A minha avó gritava… o bebé berrava… e a minha mãe queria bater no fotógrafo.

 

Maria Rosa

Maria Rosa fez-se uma linda mulher e o meu pai caiu de amores por ela.

Ela não lhe deu grande bola era filha irmã e neta de pescadores. Sabia bem as dificuldades que isso acarretava.

Não queria para ela essa vida, queria para ela alguém que não estivesse ligado ao mar.

Além disso havia certo rapaz que trabalhava na construtora e era amigo do Jorge…

Quando soube, o meu pai fez uma cena de ciúmes.
Depois mexeu os cordelinhos junto dos irmãos e do pai de quem era amigo e companheiro de trabalho.

Convenceram-na. Ou o Zé Ganso, que conheciam desde miúdo e até tinha um pé de meia para quando casasse, ou mais ninguém. O outro não o conheciam de lado nenhum.

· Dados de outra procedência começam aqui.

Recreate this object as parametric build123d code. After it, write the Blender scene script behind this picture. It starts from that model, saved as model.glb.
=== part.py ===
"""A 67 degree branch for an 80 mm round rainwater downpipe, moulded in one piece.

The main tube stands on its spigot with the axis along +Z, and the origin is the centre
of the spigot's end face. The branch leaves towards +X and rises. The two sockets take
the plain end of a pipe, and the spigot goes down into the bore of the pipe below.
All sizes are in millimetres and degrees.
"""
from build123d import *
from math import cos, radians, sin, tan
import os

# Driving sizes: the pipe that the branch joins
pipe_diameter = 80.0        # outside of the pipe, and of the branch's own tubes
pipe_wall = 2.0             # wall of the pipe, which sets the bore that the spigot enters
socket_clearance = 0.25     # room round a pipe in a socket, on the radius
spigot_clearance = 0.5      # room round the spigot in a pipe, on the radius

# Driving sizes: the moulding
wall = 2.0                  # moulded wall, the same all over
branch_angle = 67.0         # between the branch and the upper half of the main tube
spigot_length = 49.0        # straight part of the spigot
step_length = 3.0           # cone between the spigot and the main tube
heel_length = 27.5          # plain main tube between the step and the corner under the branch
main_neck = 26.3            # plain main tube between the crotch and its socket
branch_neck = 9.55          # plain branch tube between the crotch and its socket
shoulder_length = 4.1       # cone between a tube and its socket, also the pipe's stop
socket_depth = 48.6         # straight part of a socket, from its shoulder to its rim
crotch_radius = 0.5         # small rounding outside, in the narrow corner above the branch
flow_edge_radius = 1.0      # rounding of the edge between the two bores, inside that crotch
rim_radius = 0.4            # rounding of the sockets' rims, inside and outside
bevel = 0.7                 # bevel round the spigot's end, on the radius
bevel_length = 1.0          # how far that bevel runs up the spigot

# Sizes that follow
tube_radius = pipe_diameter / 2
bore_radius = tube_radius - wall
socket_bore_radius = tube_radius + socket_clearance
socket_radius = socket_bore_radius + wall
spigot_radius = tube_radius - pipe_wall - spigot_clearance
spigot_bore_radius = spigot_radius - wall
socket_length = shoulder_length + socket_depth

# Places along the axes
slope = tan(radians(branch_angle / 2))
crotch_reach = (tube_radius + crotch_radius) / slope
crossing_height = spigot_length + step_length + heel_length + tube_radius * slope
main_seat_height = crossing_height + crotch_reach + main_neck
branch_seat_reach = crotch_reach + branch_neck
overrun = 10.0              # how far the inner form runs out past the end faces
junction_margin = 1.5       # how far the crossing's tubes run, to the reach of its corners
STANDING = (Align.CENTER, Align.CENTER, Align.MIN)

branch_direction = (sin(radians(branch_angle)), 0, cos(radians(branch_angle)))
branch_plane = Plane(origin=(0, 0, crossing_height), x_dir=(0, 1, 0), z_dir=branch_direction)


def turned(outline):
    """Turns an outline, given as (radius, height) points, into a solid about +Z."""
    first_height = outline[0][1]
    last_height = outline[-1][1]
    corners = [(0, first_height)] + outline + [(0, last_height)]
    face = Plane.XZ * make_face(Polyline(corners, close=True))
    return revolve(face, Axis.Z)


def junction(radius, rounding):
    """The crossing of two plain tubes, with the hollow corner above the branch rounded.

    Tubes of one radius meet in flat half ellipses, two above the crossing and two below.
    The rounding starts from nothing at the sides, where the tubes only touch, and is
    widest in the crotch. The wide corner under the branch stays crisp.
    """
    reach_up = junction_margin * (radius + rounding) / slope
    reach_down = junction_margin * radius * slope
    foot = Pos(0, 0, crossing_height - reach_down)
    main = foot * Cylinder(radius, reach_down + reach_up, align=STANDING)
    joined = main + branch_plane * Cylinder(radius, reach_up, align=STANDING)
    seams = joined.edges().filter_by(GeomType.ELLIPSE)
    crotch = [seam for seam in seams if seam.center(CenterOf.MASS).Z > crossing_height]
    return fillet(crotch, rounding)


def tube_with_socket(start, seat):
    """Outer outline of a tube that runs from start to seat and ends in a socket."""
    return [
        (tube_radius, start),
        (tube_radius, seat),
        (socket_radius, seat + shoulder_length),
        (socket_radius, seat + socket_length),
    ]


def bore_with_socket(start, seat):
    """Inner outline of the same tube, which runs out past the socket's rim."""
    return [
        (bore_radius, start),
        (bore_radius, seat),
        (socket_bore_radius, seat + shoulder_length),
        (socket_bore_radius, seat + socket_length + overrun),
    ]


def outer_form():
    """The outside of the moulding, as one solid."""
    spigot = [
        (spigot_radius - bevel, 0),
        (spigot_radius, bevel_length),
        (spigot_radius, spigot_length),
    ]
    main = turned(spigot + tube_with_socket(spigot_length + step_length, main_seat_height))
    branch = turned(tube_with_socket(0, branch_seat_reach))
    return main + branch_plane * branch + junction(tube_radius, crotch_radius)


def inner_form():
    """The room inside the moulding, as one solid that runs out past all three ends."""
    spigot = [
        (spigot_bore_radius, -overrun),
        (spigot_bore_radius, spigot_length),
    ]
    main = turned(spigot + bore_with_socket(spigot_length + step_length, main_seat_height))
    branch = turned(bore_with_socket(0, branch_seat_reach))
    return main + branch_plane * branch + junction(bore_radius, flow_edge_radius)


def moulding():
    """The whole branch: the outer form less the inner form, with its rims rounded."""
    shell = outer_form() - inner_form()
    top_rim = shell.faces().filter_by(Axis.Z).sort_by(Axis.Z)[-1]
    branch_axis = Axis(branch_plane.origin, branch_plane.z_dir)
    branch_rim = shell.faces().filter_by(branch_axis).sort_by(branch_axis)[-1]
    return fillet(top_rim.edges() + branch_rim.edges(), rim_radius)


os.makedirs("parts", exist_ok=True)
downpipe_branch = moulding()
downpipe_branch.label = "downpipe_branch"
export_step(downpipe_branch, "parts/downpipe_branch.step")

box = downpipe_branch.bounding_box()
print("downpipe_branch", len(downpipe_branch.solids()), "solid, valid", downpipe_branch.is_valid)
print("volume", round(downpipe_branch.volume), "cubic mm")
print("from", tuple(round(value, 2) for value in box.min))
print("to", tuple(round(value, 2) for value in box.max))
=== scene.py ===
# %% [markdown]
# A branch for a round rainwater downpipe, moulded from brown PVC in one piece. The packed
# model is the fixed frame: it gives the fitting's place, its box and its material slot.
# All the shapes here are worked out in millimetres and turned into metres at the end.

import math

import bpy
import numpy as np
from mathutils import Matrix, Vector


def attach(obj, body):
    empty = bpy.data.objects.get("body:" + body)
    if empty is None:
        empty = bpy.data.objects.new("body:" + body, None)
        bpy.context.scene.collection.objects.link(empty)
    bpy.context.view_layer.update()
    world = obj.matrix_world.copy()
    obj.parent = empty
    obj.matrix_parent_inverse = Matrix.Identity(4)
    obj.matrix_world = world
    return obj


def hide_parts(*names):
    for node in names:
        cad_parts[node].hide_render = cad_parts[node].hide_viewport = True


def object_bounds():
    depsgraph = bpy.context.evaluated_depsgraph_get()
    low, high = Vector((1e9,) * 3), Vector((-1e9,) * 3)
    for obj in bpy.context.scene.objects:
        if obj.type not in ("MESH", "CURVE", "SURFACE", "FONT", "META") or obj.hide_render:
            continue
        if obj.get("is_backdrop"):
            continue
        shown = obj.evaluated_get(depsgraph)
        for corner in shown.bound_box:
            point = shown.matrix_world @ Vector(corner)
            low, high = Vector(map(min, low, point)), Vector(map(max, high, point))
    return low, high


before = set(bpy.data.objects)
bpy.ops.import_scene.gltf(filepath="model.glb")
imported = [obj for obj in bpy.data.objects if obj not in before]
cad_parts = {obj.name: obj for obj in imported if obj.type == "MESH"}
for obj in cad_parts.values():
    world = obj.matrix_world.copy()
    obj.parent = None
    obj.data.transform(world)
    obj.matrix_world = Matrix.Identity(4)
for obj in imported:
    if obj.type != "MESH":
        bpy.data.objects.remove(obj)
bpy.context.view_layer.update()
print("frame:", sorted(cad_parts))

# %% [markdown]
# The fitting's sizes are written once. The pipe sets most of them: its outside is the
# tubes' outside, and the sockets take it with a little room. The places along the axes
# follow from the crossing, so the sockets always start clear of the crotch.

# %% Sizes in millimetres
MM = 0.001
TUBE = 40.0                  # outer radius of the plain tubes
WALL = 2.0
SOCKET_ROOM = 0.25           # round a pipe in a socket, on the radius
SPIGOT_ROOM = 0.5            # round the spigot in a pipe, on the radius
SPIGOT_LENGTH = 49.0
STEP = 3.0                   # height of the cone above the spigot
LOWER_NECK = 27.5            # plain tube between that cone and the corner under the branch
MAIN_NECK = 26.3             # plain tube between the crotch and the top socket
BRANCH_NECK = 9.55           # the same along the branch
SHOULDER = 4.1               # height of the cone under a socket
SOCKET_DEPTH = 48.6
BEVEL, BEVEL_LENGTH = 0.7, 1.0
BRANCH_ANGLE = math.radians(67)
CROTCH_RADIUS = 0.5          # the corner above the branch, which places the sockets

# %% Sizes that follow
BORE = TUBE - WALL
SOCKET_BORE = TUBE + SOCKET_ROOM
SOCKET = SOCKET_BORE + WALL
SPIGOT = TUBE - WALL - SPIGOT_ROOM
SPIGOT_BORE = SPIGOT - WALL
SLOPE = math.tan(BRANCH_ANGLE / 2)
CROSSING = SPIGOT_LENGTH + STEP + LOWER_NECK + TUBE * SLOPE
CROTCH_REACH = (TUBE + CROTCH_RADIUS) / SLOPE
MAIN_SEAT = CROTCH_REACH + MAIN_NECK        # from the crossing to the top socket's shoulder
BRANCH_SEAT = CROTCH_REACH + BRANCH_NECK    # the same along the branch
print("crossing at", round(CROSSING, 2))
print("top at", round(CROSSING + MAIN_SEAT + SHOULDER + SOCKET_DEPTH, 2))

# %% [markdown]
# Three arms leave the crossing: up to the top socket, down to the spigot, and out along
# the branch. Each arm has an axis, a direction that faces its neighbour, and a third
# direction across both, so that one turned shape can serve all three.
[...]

Ela argumentou que o Zé bebia às vezes, e andava com mulheres da vida.

É sinal que não é maricas, foi a resposta.
Até a mãe lhe disse: – Filha quando casar ele assenta.

Para o meu pai

Zé Ganso (Pai)

Tinha o andar gingão daqueles que passam muito tempo sobre as ondas.
Lentamente, perdeu a alcunha de Zé Russo e passou a ser o Zé Ganso.
Na vida teve dois grandes amores; o “Mar” e a sua “Rosa”.

Para ele em jeito de homenagem:

BALADA DE UM PESCADOR

Sou um pescador,
Embalo a vida nas ondas do mar.
Sou um pescador,
Meus beijos salgados são para te dar!

Lá longe o farol e e as ondas sem fim,
Dizem-me baixinho que esperas por mim.
Mas oh Rosa minha quando eu chegar,
Levo-te sardinha e beijos salgados
Pelas ondas do mar

Sou um pescador,
Embalo a vida nas ondas do mar.
Sou um pescador,
Meus beijos salgados são para te dar!

A minha mãe

Maria Rosa (Mãe)

 

Era uma rapariga morena, de cabelos pretos compridos e ondulados. Os seus olhos verde escuros, tinham os seus mistérios. Na boca bem desenhada sempre um sorriso, mas o que mais sobressaía era o peito, generoso e empinado.

Chamava-se Maria Rosa e era a filha mais nova do ti Zé Ramos e da senhora Adelina.

Moravam na rua das Hortas, e o ti Zé Ramos trabalhava com o filho Américo no barco do meu avô.

A ” Rosinha dos limões ” como o meu pai lhe chamava, estava sempre lá em casa.

Era a grande amiga da minha tia Susana.